# [Provided records]
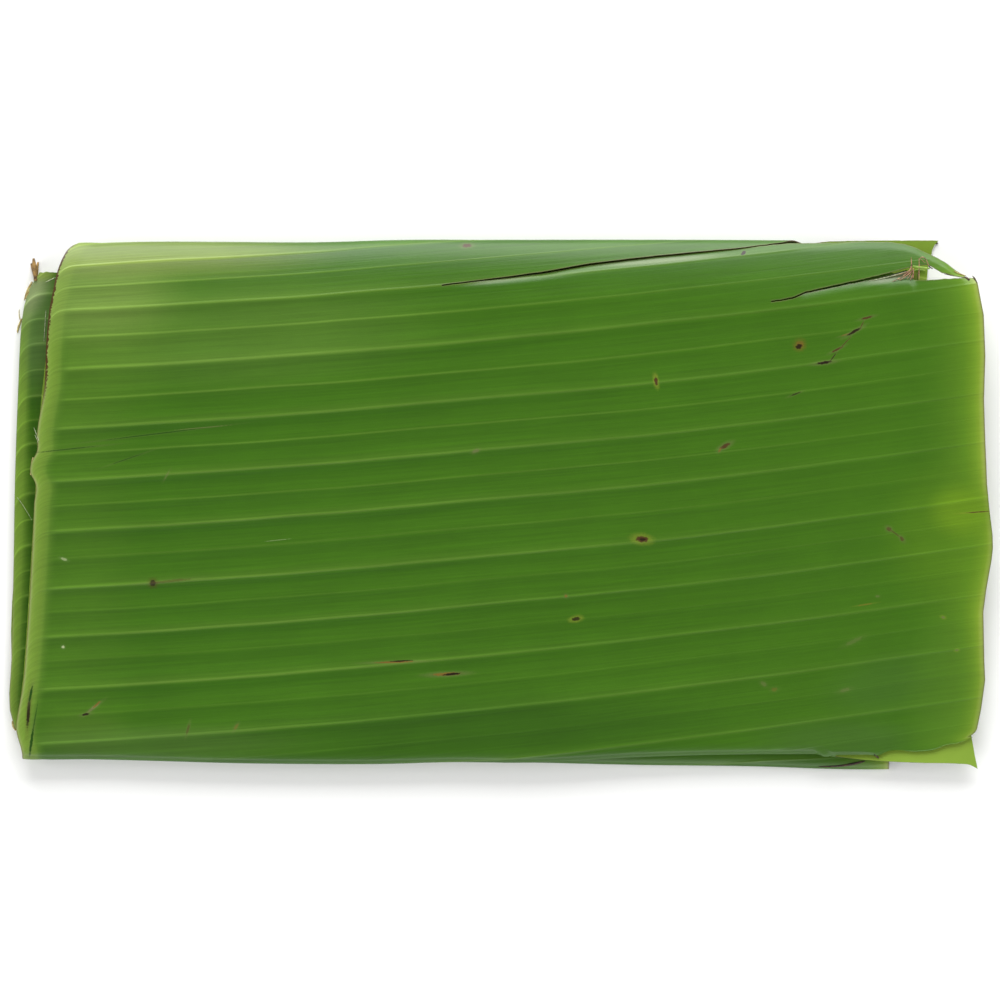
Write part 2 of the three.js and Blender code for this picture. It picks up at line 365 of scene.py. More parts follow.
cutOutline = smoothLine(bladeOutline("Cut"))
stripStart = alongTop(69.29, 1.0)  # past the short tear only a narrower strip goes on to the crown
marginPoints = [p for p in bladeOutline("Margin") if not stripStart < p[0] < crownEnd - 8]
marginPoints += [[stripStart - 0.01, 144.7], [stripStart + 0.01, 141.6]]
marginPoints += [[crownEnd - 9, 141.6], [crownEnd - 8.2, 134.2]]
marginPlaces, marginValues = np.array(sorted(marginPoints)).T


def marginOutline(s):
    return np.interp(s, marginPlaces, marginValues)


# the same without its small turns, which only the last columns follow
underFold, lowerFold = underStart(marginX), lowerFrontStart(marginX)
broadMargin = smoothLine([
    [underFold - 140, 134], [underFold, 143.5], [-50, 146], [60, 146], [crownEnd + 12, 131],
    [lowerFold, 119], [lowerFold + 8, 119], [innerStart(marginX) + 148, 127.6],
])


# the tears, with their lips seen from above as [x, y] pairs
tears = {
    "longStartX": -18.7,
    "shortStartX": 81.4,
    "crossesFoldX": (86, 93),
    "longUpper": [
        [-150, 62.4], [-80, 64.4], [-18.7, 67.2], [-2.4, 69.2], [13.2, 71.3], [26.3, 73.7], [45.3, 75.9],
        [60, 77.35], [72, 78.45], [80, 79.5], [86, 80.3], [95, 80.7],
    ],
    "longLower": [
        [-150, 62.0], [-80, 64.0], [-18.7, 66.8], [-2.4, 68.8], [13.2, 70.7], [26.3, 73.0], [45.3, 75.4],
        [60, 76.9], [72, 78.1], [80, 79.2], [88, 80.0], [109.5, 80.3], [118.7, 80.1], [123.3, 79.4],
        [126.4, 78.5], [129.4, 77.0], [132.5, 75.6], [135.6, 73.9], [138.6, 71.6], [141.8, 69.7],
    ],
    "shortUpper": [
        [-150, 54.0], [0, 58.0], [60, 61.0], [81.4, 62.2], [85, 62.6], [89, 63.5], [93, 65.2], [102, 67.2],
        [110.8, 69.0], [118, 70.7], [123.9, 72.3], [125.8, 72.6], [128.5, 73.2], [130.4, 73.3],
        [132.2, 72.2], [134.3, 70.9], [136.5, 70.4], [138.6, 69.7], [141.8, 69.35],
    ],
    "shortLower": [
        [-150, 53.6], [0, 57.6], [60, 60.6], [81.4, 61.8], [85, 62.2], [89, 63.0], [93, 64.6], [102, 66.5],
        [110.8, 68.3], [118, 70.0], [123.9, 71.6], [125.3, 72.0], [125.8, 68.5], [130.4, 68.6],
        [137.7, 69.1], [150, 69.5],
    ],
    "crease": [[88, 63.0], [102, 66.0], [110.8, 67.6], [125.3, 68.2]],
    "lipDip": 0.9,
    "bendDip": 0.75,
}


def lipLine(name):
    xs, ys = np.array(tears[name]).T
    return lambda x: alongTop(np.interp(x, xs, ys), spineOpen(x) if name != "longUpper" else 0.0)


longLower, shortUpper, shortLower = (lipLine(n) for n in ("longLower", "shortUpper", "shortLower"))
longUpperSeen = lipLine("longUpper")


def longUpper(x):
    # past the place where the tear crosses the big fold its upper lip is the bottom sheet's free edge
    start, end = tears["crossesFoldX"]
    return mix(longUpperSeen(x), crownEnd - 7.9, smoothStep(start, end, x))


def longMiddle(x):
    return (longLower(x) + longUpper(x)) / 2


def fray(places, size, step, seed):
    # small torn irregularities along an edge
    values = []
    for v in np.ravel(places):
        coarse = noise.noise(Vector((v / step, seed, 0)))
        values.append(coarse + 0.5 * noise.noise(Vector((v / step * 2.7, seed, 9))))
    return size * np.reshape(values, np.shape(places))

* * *

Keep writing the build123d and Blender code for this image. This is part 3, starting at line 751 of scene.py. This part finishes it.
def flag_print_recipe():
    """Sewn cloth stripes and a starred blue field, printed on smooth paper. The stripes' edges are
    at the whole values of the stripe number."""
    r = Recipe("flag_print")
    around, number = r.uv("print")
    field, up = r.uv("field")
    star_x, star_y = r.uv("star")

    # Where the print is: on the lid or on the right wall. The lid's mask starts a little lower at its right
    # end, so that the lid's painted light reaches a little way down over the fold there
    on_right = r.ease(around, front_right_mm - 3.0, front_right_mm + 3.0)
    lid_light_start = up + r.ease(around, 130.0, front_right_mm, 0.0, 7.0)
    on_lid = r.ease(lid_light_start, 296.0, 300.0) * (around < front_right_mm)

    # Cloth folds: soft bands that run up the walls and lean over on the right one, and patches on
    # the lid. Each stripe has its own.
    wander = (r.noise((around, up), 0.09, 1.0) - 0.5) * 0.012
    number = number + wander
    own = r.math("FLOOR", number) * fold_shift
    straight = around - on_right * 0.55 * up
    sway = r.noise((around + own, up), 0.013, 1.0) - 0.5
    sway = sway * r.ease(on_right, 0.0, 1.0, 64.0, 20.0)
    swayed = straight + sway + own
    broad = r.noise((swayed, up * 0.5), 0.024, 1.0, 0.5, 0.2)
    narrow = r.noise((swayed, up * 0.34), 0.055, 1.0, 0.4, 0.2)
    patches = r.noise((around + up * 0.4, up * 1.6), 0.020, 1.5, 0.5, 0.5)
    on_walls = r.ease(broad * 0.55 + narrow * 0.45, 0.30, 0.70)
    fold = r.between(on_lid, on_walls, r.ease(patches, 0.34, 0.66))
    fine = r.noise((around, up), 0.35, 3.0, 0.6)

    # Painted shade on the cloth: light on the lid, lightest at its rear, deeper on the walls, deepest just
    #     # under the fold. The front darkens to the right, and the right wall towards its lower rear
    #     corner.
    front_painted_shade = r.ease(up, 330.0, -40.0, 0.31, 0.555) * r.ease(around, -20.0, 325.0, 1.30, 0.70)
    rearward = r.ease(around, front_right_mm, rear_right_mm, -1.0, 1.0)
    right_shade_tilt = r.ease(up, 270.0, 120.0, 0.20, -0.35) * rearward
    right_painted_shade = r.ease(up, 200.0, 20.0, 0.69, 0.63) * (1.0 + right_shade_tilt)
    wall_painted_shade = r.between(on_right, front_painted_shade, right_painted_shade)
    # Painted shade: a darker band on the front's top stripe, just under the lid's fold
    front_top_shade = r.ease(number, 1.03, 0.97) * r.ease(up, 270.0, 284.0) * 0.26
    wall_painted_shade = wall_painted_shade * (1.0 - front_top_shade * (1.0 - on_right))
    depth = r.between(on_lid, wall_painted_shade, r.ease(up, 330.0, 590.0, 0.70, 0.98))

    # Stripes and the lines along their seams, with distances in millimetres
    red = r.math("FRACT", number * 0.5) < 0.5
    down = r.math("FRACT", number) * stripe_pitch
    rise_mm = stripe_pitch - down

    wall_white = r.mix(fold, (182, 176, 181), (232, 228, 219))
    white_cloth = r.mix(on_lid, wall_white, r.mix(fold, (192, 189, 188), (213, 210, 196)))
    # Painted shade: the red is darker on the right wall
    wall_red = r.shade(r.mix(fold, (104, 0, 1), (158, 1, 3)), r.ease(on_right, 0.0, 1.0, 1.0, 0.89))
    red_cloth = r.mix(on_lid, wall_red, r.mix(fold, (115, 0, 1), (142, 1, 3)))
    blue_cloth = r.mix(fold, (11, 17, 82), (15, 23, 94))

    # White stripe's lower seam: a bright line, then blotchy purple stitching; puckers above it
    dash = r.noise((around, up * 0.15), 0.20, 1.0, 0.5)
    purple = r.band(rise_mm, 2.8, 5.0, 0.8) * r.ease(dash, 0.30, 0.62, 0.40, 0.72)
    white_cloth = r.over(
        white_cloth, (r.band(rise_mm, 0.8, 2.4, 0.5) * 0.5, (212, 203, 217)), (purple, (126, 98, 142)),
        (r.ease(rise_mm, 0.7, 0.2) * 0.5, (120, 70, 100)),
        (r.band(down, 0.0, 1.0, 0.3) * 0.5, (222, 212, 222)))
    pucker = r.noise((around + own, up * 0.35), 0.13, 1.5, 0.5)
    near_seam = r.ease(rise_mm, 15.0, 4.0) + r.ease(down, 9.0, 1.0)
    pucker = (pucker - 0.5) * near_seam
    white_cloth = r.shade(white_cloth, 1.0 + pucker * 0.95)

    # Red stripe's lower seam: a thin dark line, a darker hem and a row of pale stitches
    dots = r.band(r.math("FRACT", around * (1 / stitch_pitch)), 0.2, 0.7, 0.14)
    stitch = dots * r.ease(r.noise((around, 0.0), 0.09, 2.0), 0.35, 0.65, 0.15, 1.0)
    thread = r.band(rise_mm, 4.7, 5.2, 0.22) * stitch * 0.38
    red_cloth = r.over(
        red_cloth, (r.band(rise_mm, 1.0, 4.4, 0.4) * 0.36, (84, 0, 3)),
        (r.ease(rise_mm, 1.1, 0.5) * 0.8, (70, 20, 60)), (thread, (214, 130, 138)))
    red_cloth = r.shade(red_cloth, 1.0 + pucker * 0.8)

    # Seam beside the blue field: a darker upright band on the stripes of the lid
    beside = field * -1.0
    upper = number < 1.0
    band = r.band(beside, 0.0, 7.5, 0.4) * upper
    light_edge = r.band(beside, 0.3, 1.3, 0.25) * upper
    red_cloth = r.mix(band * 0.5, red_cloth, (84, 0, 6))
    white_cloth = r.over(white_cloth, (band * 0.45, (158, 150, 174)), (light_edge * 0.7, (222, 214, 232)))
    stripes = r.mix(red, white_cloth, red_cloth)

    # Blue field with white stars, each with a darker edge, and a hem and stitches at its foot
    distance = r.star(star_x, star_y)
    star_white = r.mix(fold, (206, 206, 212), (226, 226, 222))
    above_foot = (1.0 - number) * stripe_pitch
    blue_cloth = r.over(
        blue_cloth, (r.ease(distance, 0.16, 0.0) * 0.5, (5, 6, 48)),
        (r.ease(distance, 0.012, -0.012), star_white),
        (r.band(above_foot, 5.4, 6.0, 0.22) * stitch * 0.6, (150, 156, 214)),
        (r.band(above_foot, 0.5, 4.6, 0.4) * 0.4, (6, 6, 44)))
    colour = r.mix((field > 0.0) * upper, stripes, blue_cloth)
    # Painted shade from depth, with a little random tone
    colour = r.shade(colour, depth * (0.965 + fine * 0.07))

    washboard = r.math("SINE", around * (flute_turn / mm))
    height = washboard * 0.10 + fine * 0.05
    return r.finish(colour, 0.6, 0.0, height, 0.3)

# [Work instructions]
Go through the listing above and return every line where the word "code" occurs.

# [Response to this task]
Write part 2 of the three.js and Blender code for this picture. It picks up at line 365 of scene.py. More parts follow.
Keep writing the build123d and Blender code for this image. This is part 3, starting at line 751 of scene.py. This part finishes it.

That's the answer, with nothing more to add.